What Should An E-Mail Look Like From A Candidate Who Didn't Win?

Five of the incoming Democratic freshmen won after running in 2018. Marie Newman (IL), Cori Bush (MO), Carolyn Bordeaux (GA), Kathy Manning (NC), and Sara Jacobs (CA) used what they learned in 2018 to run again and win in 2020. But after a grueling and often thankless campaign, many candidates just disappear after they lose. Some don't even do more than one last mass mailing to their e-mail list with a perfunctory "thanks" and asking for more money so they can pay off their campaign debt. I want to share an e-mail with you today that Mike Siegel-- a 2018 and 2020 candidate is a gerrymandered Republican district in central Texas. Mike did well-- 45.3% of the vote to the entrenched incumbent's 52.5%. And with no help from a DCCC who didn't like Mike's unwavering progressive stands on issues. The DCCC and Pelosi's SuperPAC spent exactly zero on Mike's race and poured $7.3 million in independent expenditures into the TX-22 race, where worthless Blue Dog Sri Kulkarni was running for an open seat. So... zero for Mike and $7.3 million for Kulkarni and here are the results:

  • Mike Siegel- 187,686 votes (45.3%)

  • Sri Kulkarni- 181,998 votes (44.6%)

What if the DCCC had split that $7.3 million between Mike and Kulkarni? We'll never know.
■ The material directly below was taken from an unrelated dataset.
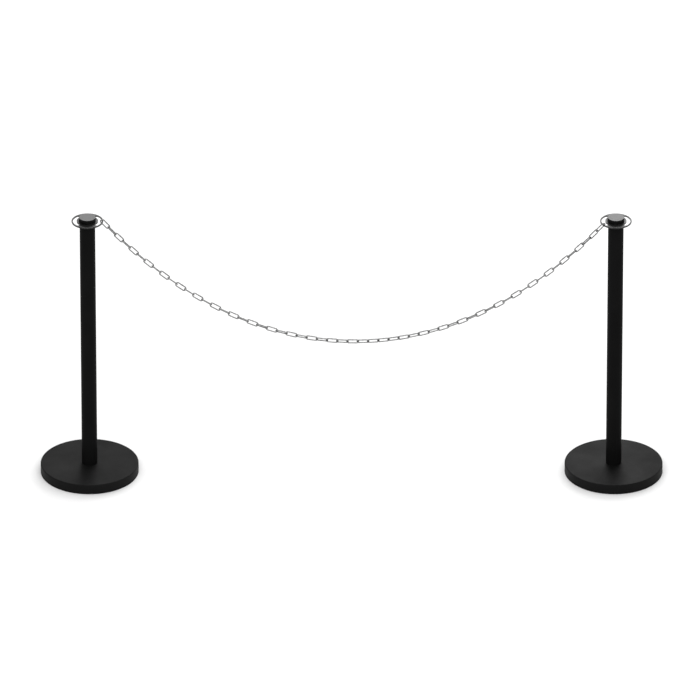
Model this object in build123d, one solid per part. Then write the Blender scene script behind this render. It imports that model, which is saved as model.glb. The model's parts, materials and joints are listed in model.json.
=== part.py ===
from build123d import *
import os
from math import atan, ceil, cos, radians, sin

# Pair of free-standing barrier posts joined by a long-link steel chain.
# Millimetres. Origin: on the floor, midway between the two posts.
# +X runs along the barrier to the right post, +Y to its back, +Z up.

# Posts
POST_SPACING = 1630.0
TUBE_RADIUS = 24.15
TUBE_WALL = 2.0
PLATE_TOP = 880.0

# Base
BASE_RADIUS = 152.5
BASE_HEIGHT = 32.0
COVER_WALL = 1.5
COVER_FLOOR_GAP = 1.5
COVER_EDGE_RADIUS = 3.0
WEIGHT_BOTTOM = 4.0
WEIGHT_CLEARANCE = 0.3
PAD_OUTER_RADIUS = 146.0
PAD_INNER_RADIUS = 118.0

# Clamp bolt through the base
BOLT_RADIUS = 6.0
BOLT_HEAD_FLATS = 18.0
BOLT_HEAD_HEIGHT = 7.5
BOLT_TIP_HEIGHT = 54.0
BOLT_TIP_CHAMFER = 1.0
HOLE_CLEARANCE = 0.4
THREAD_CLEARANCE = 0.05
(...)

Today, Mike's e-mail was a perfect example of the kind of communication I expect from solid candidates like himself. I have no idea if he plans torun for office again; I suspect his wife would have a lot to say about that. But that doesn't mean he's going to disappear or stop working to bring Texas back to long-lost progressive roots. This is what comes from a class act:

Dear friends,

I spent three years running for Congress across the Texas 10th. Alongside so many of you, I put forward a tremendous effort, to share our vision for a more progressive future, to build alliances across long-forgotten communities, and to challenge the corruption and prejudice of the existing power structure.

The work was exhausting but fruitful.

As you might imagine, I’ve spent the last few weeks since Election Day recovering, spending time with family, cleaning up my house and office and thinking a bit about what comes next.

First and foremost, I want to share with you my love and gratitude. Even though we did not win this race, I’m filled with a sense of hope and optimism because of what we’ve accomplished.

It starts with friendships. I met so many wonderful people across this district, and our staff and volunteers did the same. These relationships will continue to mature in wonderful ways.

It continues with the ideas we introduced and the conversations we advanced. On climate change and voting rights, healthcare and jobs. Discussing what real representation looks like-- and how we fight for it.

We activated individuals and organizations in rural, suburban and urban communities. We wove together a network of unions and environmentalists, youth and activists, faith-based organizations and progressive institutions.

And we left the impression that even though this has been a “Republican district,” the future is uncertain, and if we continue to do this work, democratic values can prevail.

And thanks to some of our powerful victories on November 3, the work can begin right now.

Wresting control of the White House from Donald Trump was essential. On many fronts-- democracy, climate, jobs, health-- we now have a real opportunity to accomplish good for our country and the world.

In local campaigns here in Texas, Democrats and progressives won big. I’m most encouraged by the victory of José Garza for Travis County District Attorney. José ran on a platform of major criminal justice reform. He promised to stop prosecuting petty drug crimes that disproportionately result in the incarceration of Black and Latinx families. He is committed to holding police accountable for misconduct and re-envisioning how a prosecuting attorney advances public safety. You will be hearing a lot more about DA Garza. We know the Texas GOP will be trying to sabotage meaningful reform, and it will be up to all of us to support his work.

Of course, in Congressional races like mine, and in many Texas House races, Democrats did not succeed, and we need to understand why. I’ll be actively participating in these discussions. Texas can play a major role in developing a more just society in the years ahead, and we cannot afford to draw the wrong lessons from our defeats.

I’m working on a longer essay that I’ll share soon, but here’s my takeaway: for as close as we felt in 2018 and in 2020, believing that Democrats could “turn Texas blue,” a lot of work remains to be done. Electoral campaigns are not suited for this necessary work, however, because we are not talking about “persuading” existing voters. Instead, we need to make politics relevant for many of the people who don’t vote. Reaching these communities is essential for the future of our state, nation and planet. Without them, the status quo will prevail, to our collective peril.

On topics like this, you will see a few more messages from me as we wrap up 2020. I understand that some of you were just here for the election, and I take no offense if you unsubscribe. But because of the generous support of donors, we have built a campaign apparatus, including this email list, that I can continue to use at least until the end of the year. And there is important work to come.

Thank you for being with me on this journey.